3v Jig catches nice blackfin tuna

 To effectively use micro slow pitch jigs, you'll need the right gear:

- Rod: A medium-light to medium-heavy jigging rod that is responsive and can handle the quick, sharp movements needed for jigging.

- Reel: A high-quality spinning or conventional reel with a smooth drag system to handle the rapid runs of a hooked blackfin tuna.

- Line: Thinner diameter yet extremely durable braided line is preferred as a superline for its strength & sensitivity.

- Jig: Micro jigs typically ranging from 30 to 150 grams, tailored to the depth and current of the fishing area. The shape of the jig can also play a major role in getting more consistent bites as the conditions change while on the water. Here is Florida, locals have a saying - wait 5 minutes and the weather can change. The same philosophy goes for targeting black fin. Some days a more stamped out profile like the Smash jigs in 80G will be the ticket the fish can't resist. On days with less current yet you're marking plenty of fish 50-100ft below the surface, a jig with a profile having more dramatic angles to the shape of the jig will carve through the water column on the way down enticing and calling more attention to itself than one lacking the curves.


Technique Tips


- Depth Matters: Black fin tuna often patrol the water column at various depths, so start by dropping your jig to the bottom and work your way up until you find where the fish are feeding. 

- Jigging Action: Use a series of sharp, quick jerks followed by a fall phase where the jig flutters downwards. This mimicking of a wounded baitfish is often irresistible to predatory tuna.

- Color and Light: Choose jig colors based on the light conditions and water clarity. Bright, reflective colors work well on sunny days, while darker colors may be more effective in overcast conditions or deeper waters.


Best Conditions and Locations

 - Time of Day: Early morning or late afternoon are prime times for blackfin as they are more actively feeding during these times.

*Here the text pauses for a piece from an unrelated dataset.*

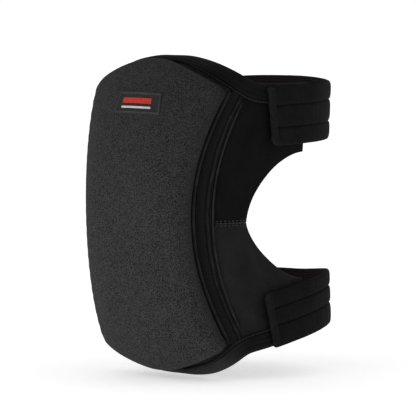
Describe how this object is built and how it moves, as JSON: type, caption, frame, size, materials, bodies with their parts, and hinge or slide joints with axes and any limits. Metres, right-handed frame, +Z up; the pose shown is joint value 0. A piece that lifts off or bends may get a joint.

- Current and Structure: Look for areas with significant underwater structure or where strong currents meet calmer waters, as black fin tuna often use these areas to ambush prey.


On the water examples 

 Imagine a typical scenario where you're off the coast of Florida, the sun just peeking over the horizon. You drop your 100-gram silver micro jig down to a reef where you know black fin frequent and are also marking fish on the sounder. Using a slow and methodically jigging action, you entice a strike just as the jig begins its flutter on the fall—a prime example of effective slow pitch jigging.


Conservation and Ethical Angling

While pursuing black fin tuna with micro slow pitch jigs can be highly productive, it's vital to practice ethical angling. This includes adhering to size and bag limits, practicing catch and release when appropriate, and using gear that minimizes harm to the fish. Let me be clear in saying there is nothing wrong with harvest a few fish for your use as long as you stay within the legal limits. Fresh black fin tuna rivals just about any of the tuna species when prepared correctly.


Wrapping up

Micro slow pitch jigging for blackfin tuna offers a unique and effective way to target one of the ocean's speediest predators. By understanding the nuances of this technique and applying it in the right conditions, anglers can enjoy not only increased success but also the thrill of engaging directly with the dynamic behaviors of blackfin tuna. Whether you're a seasoned pro or a curious novice eager to expand your fishing repertoire, the world of micro slow pitch jigging promises adventure and excitement on every outing.


By embracing the insights and techniques discussed here, you're well on your way to mastering one of the most exciting aspects of sport fishing and tackle black fin on a consistent basis.